Regarding your second “long” post about the Catholic Church’s responses to those with SSA, I definitely tend to agree with you. I guess I was lucky in the sense that I never felt pushed away by the Church’s doctrine, since I think I knew from pretty early on that there was a distinction between the acts and the inclinations. It was the fact that the inclinations are objectively disordered (though not sinful), coupled with my middle school self being in public school for the first time and almost immediately perceiving that one of the worst things one could be called then was “gay”, that made me extremely on guard once I went through puberty and began noticing these attractions I experienced.**Part II: I apologize for the wall of text. ** [Also, let me convey that this is just my personal opinion and I am sure there are others in my position who feel differently)
I would venture to guess that if parish communities felt…well, more like an actual community and not just a place to meet on Sunday mornings, then people who are currently in celibate stages of their lives, whether having SSA or not, would not feel so left out. But you’re right, I do notice that there’s a sense in which SSA is still extremely looked down on even if one is committed to chastity.

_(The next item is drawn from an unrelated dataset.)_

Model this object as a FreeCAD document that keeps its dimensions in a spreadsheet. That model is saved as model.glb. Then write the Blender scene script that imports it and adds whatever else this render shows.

Regarding “admitting your SSA” and being looked down upon, I imagine that’s left over from part of the general “taboo” placed on the topic of sexuality. Which obviously is not so prevalent in today’s society but is still present in some senses amongst Catholics (and some other Christians too, obviously). I definitely agree that feeling we “have to keep [our] cross a secret” adds to the burden and is not the correct solution. In my own experience, possibly one of the biggest parts of the burden is fearing what others would think of me if they knew I had SSA. I know part of the fear can be alleviated by having close friends who love us, but to some extent, that fear will always be present around those who do not know this about me/us, and it can be a very healing experience to tell someone we have SSA and have that person accept us and love and include us despite knowing we have it. So even though I personally sometimes cringe at the thought of feeling like I “need” to tell someone about my struggles, I am coming to realize that it’s necessary in some cases to tell people. I don’t know, I guess ideally it would be great to be able to just mention it and the other person not blink an eye…but I will say, I’m not looking to be able to mention it to everyone I meet…lol…just to those who matter to me so that I can know they will love and accept me no matter what.
So I guess yeah, I agree with you, I absolutely hate feeling like I have to actually hide it. And again, that doesn’t mean I want to go around advertising the fact that I have SSA, but just that I want to be able to mention it to those I want to mention it to, without the fear of being totally rejected or looked down upon. I don’t know, maybe that’s more or less all you’re saying as well.